** start of Given information **

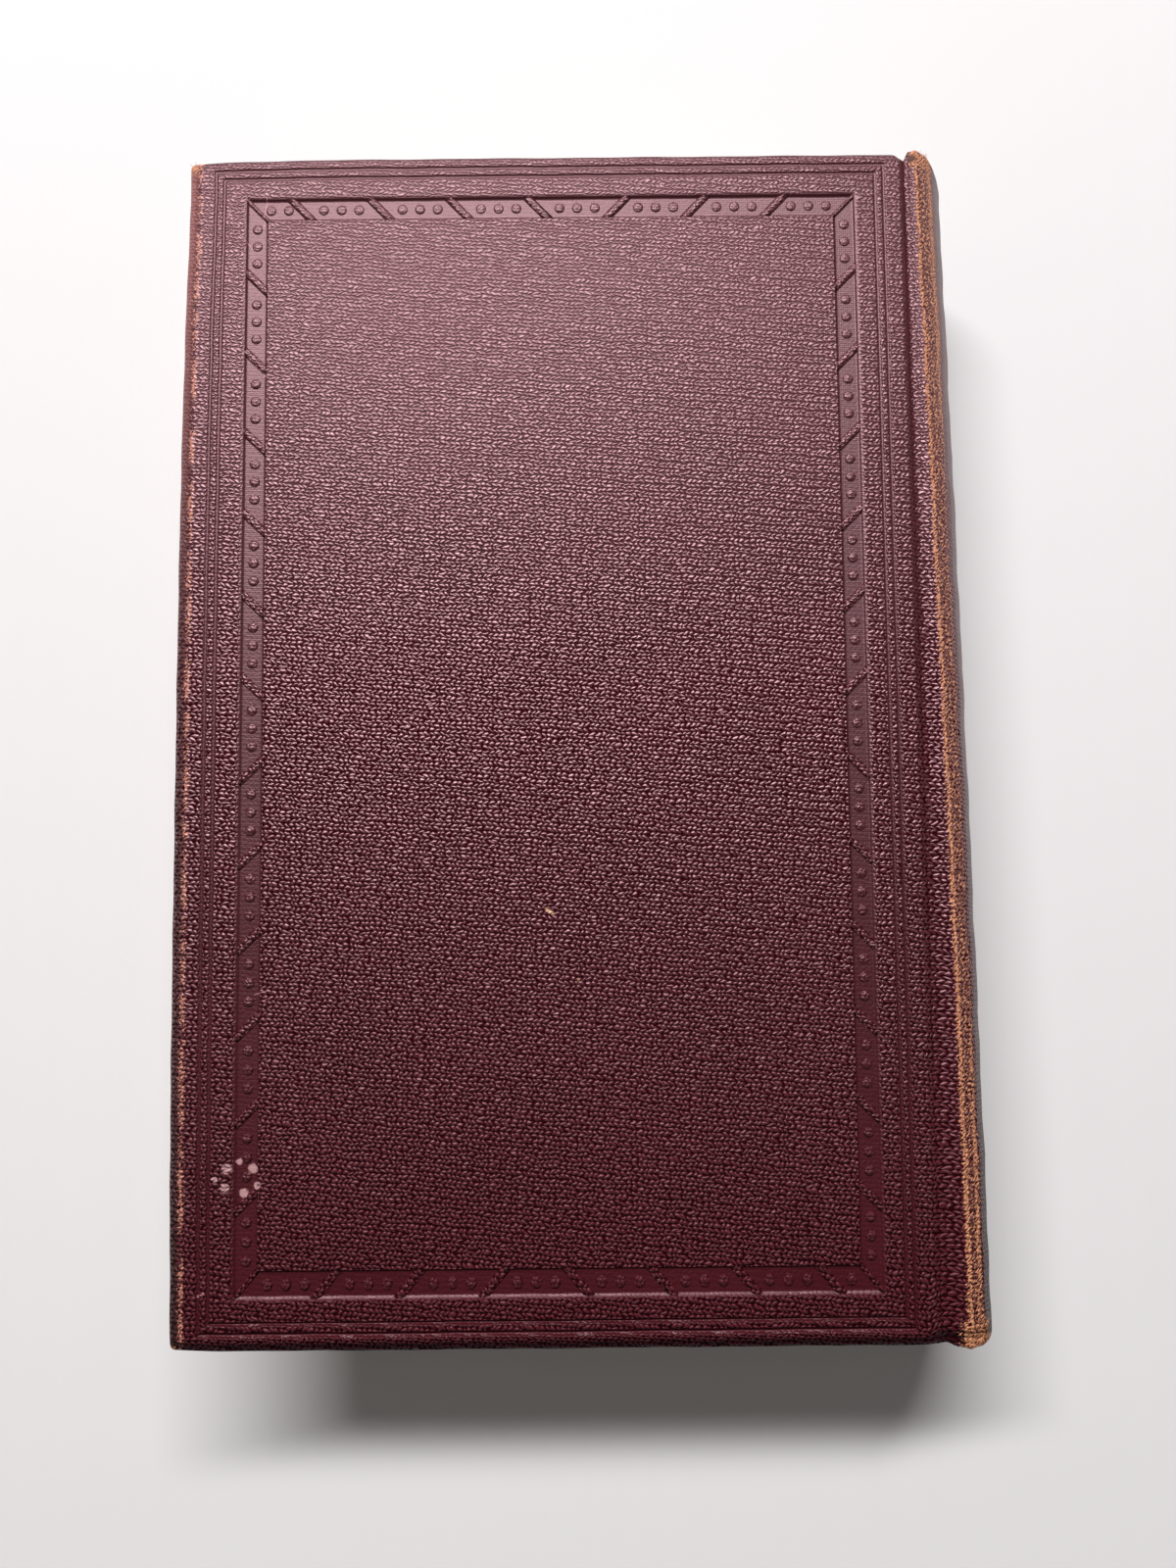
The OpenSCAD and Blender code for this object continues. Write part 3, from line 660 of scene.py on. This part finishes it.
def cloth_shape():
    """One half of the covering cloth: a grid over the cover's face, joint and spine, and a rim of rows that
    rolls over each outer edge and turns in underneath. A rim row lies at (out, down) from the face's edge:
    a quarter round, the edge's height, a second quarter round, then straight in to the turned-in width."""
    x, z, normal, across = cloth_section()
    reach_y = COVER_HALF - EDGE_R
    y = stations(-reach_y, reach_y, 2.8, stamp_marks(1))
    on_spine = bump_step(x, X_JOINT, X_RIDGE)
    beyond = np.clip(across, 0, None) / across[-1]
    thick = np.interp(across, [-6.6, -4.6, -0.4, 1.6], [2 * CLOTH_T + BOARD_T, 1.0, 1.0, 1.8])
    radius = np.minimum(EDGE_R + (CAP_R - EDGE_R) * on_spine, 0.6 * thick)
    grid_x = np.repeat(x[:, None], len(y), 1)
    grid_y = np.zeros_like(grid_x)
    for side in (-1, 1):
        half = y * side > 0
        straight = np.abs(y[half])
        extra = (end_reach(x, across, side) - radius - reach_y)[:, None]
        grid_y[:, half] = side * (straight + extra * bump_step(straight, reach_y - 9, reach_y))
    depth, flat = relief(grid_x, grid_y)
    board = (x < X_JOINT - JOINT_LIP)[:, None]
    shift_x, shift_y = bulge(grid_x, grid_y)
    shift_x = shift_x + lean(grid_y, (1 - beyond)[:, None]) * on_spine[:, None]
    full = fullness(grid_y, across[:, None])
    lift = full * normal[:, 1:] - depth * board
    points = np.stack([grid_x + shift_x + full * normal[:, :1], grid_y + shift_y, z[:, None] + lift], -1)
    uv = np.stack([np.repeat(across[:, None], len(y), 1), grid_y], -1)

    # The rim's columns run from the spine at the head round the cover to the spine at the tail
    nx, ny = len(x), len(y)
    index = np.arange(nx * ny).reshape(nx, ny)
    turn = np.radians(np.linspace(0, 90, 9)[1:-1])
    corner = np.zeros(len(turn), int)
    head = np.tile([0.0, 1.0], (nx, 1))
    fore = np.tile([-1.0, 0.0], (ny, 1))
    out = np.concatenate([
        head, np.stack([-np.sin(turn), np.cos(turn)], -1), fore,
        np.stack([-np.cos(turn), -np.sin(turn)], -1), -head,
    ])
    edges = [index[::-1, -1], index[0, -1] + corner, index[0, ::-1], index[0, 0] + corner, index[:, 0]]
    base = np.concatenate(edges)
    column = np.concatenate([np.arange(nx)[::-1], corner, np.zeros(ny, int), corner, np.arange(nx)])
    base_uv = uv.reshape(-1, 2)[base]
    r, d = radius[column], thick[column]
    low_r = np.minimum(INNER_EDGE_R, (d - r) * 0.95)
    at_end, at_fore = np.abs(out[:, 1]) > 0.999, np.abs(out[:, 0]) > 0.999
    mitre = np.where(at_end, x[column] - x[0], reach_y - np.abs(base_uv[:, 1])).clip(0)
    inward = np.minimum(np.where(across[column] > -2.0, CAP_TURN, TURN_IN) - r, mitre) * (at_end | at_fore)
    quarter = np.linspace(0, np.pi / 2, 7)
    rows = [(r * math.sin(a), r * (1 - math.cos(a))) for a in quarter[1:]]
    rows += [(r - low_r * (1 - math.cos(a)), d - low_r * (1 - math.sin(a))) for a in quarter]
    rows += [((r - low_r) * (1 - share) - inward * share, d) for share in (0.2, 0.5, 0.8, 1.0)]
    outs, downs = np.array([row[0] for row in rows]), np.array([row[1] for row in rows])
    flat_out = np.concatenate([out, np.zeros((len(out), 1))], 1)
    down = np.stack([-normal[column, 0], np.zeros(len(column)), -normal[column, 1]], -1)
    rim = points.reshape(-1, 3)[base] + outs[..., None] * flat_out + downs[..., None] * down
    length = np.cumsum(np.hypot(np.diff(outs, axis=0, prepend=0), np.diff(downs, axis=0, prepend=0)), 0)
    rim_uv = base_uv + length[..., None] * out
    rim_index = nx * ny + np.arange(outs.size).reshape(outs.shape)
    faces = grid_faces(index) + grid_faces(np.concatenate([base[None], rim_index]))
    points = np.concatenate([points.reshape(-1, 3), rim.reshape(-1, 3)])
    uv = np.concatenate([uv.reshape(-1, 2), rim_uv.reshape(-1, 2)])
    rim_rest = np.zeros(outs.size)
    # wall: how much a stamped wall faces the tail; the cloth's colour paints shade where it does
    marks = {"pressed": flat * board, "wall": walls(grid_x, grid_y) * board}
    return points, faces, uv, {key: np.concatenate([value.ravel(), rim_rest]) for key, value in marks.items()}


def thicken(piece, thickness):
    """Gives a sheet its thickness inwards, with closed edges."""
    wall = piece.modifiers.new("thickness", "SOLIDIFY")
    wall.thickness, wall.offset, wall.use_rim = thickness * MM, -1.0, True
    return piece


# Dots and bars


def border_stops(side, axis):
    """Bars along one side of the border, and the ends where the mitres are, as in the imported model."""
    length = FIELD_SIZE[axis]
    step, shift = (15.2, 7.6) if axis == 1 else (14.7, -2.4 if side > 0 else 3.4)
    places = shift + step * np.arange(-20, 21)
    ends = (length + BAND_W) / 2
    return np.concatenate([[-ends], places[np.abs(places) < length / 2 - 4.5], [ends]])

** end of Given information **

_To do_
Output all of the material, please, exactly as it stands.

_Finished exercise_
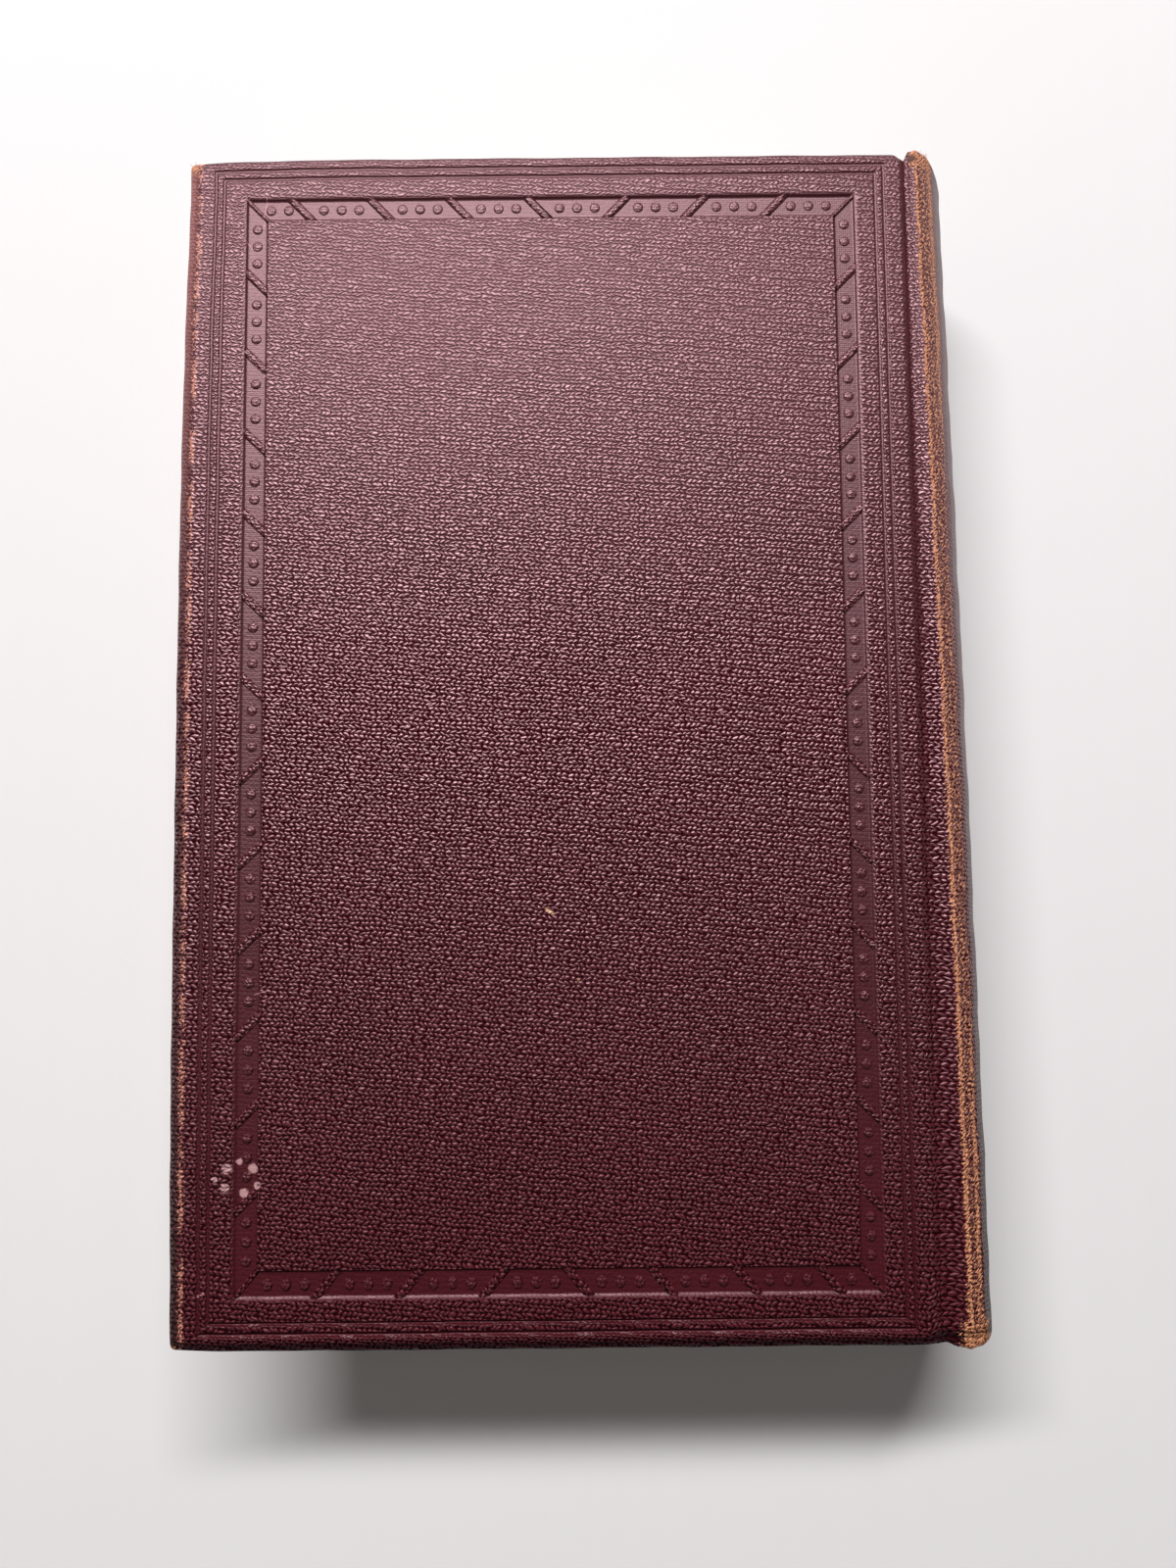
The OpenSCAD and Blender code for this object continues. Write part 3, from line 660 of scene.py on. This part finishes it.
def cloth_shape():
    """One half of the covering cloth: a grid over the cover's face, joint and spine, and a rim of rows that
    rolls over each outer edge and turns in underneath. A rim row lies at (out, down) from the face's edge:
    a quarter round, the edge's height, a second quarter round, then straight in to the turned-in width."""
    x, z, normal, across = cloth_section()
    reach_y = COVER_HALF - EDGE_R
    y = stations(-reach_y, reach_y, 2.8, stamp_marks(1))
    on_spine = bump_step(x, X_JOINT, X_RIDGE)
    beyond = np.clip(across, 0, None) / across[-1]
    thick = np.interp(across, [-6.6, -4.6, -0.4, 1.6], [2 * CLOTH_T + BOARD_T, 1.0, 1.0, 1.8])
    radius = np.minimum(EDGE_R + (CAP_R - EDGE_R) * on_spine, 0.6 * thick)
    grid_x = np.repeat(x[:, None], len(y), 1)
    grid_y = np.zeros_like(grid_x)
    for side in (-1, 1):
        half = y * side > 0
        straight = np.abs(y[half])
        extra = (end_reach(x, across, side) - radius - reach_y)[:, None]
        grid_y[:, half] = side * (straight + extra * bump_step(straight, reach_y - 9, reach_y))
    depth, flat = relief(grid_x, grid_y)
    board = (x < X_JOINT - JOINT_LIP)[:, None]
    shift_x, shift_y = bulge(grid_x, grid_y)
    shift_x = shift_x + lean(grid_y, (1 - beyond)[:, None]) * on_spine[:, None]
    full = fullness(grid_y, across[:, None])
    lift = full * normal[:, 1:] - depth * board
    points = np.stack([grid_x + shift_x + full * normal[:, :1], grid_y + shift_y, z[:, None] + lift], -1)
    uv = np.stack([np.repeat(across[:, None], len(y), 1), grid_y], -1)

    # The rim's columns run from the spine at the head round the cover to the spine at the tail
    nx, ny = len(x), len(y)
    index = np.arange(nx * ny).reshape(nx, ny)
    turn = np.radians(np.linspace(0, 90, 9)[1:-1])
    corner = np.zeros(len(turn), int)
    head = np.tile([0.0, 1.0], (nx, 1))
    fore = np.tile([-1.0, 0.0], (ny, 1))
    out = np.concatenate([
        head, np.stack([-np.sin(turn), np.cos(turn)], -1), fore,
        np.stack([-np.cos(turn), -np.sin(turn)], -1), -head,
    ])
    edges = [index[::-1, -1], index[0, -1] + corner, index[0, ::-1], index[0, 0] + corner, index[:, 0]]
    base = np.concatenate(edges)
    column = np.concatenate([np.arange(nx)[::-1], corner, np.zeros(ny, int), corner, np.arange(nx)])
    base_uv = uv.reshape(-1, 2)[base]
    r, d = radius[column], thick[column]
    low_r = np.minimum(INNER_EDGE_R, (d - r) * 0.95)
    at_end, at_fore = np.abs(out[:, 1]) > 0.999, np.abs(out[:, 0]) > 0.999
    mitre = np.where(at_end, x[column] - x[0], reach_y - np.abs(base_uv[:, 1])).clip(0)
    inward = np.minimum(np.where(across[column] > -2.0, CAP_TURN, TURN_IN) - r, mitre) * (at_end | at_fore)
    quarter = np.linspace(0, np.pi / 2, 7)
    rows = [(r * math.sin(a), r * (1 - math.cos(a))) for a in quarter[1:]]
    rows += [(r - low_r * (1 - math.cos(a)), d - low_r * (1 - math.sin(a))) for a in quarter]
    rows += [((r - low_r) * (1 - share) - inward * share, d) for share in (0.2, 0.5, 0.8, 1.0)]
    outs, downs = np.array([row[0] for row in rows]), np.array([row[1] for row in rows])
    flat_out = np.concatenate([out, np.zeros((len(out), 1))], 1)
    down = np.stack([-normal[column, 0], np.zeros(len(column)), -normal[column, 1]], -1)
    rim = points.reshape(-1, 3)[base] + outs[..., None] * flat_out + downs[..., None] * down
    length = np.cumsum(np.hypot(np.diff(outs, axis=0, prepend=0), np.diff(downs, axis=0, prepend=0)), 0)
    rim_uv = base_uv + length[..., None] * out
    rim_index = nx * ny + np.arange(outs.size).reshape(outs.shape)
    faces = grid_faces(index) + grid_faces(np.concatenate([base[None], rim_index]))
    points = np.concatenate([points.reshape(-1, 3), rim.reshape(-1, 3)])
    uv = np.concatenate([uv.reshape(-1, 2), rim_uv.reshape(-1, 2)])
    rim_rest = np.zeros(outs.size)
    # wall: how much a stamped wall faces the tail; the cloth's colour paints shade where it does
    marks = {"pressed": flat * board, "wall": walls(grid_x, grid_y) * board}
    return points, faces, uv, {key: np.concatenate([value.ravel(), rim_rest]) for key, value in marks.items()}


def thicken(piece, thickness):
    """Gives a sheet its thickness inwards, with closed edges."""
    wall = piece.modifiers.new("thickness", "SOLIDIFY")
    wall.thickness, wall.offset, wall.use_rim = thickness * MM, -1.0, True
    return piece


# Dots and bars


def border_stops(side, axis):
    """Bars along one side of the border, and the ends where the mitres are, as in the imported model."""
    length = FIELD_SIZE[axis]
    step, shift = (15.2, 7.6) if axis == 1 else (14.7, -2.4 if side > 0 else 3.4)
    places = shift + step * np.arange(-20, 21)
    ends = (length + BAND_W) / 2
    return np.concatenate([[-ends], places[np.abs(places) < length / 2 - 4.5], [ends]])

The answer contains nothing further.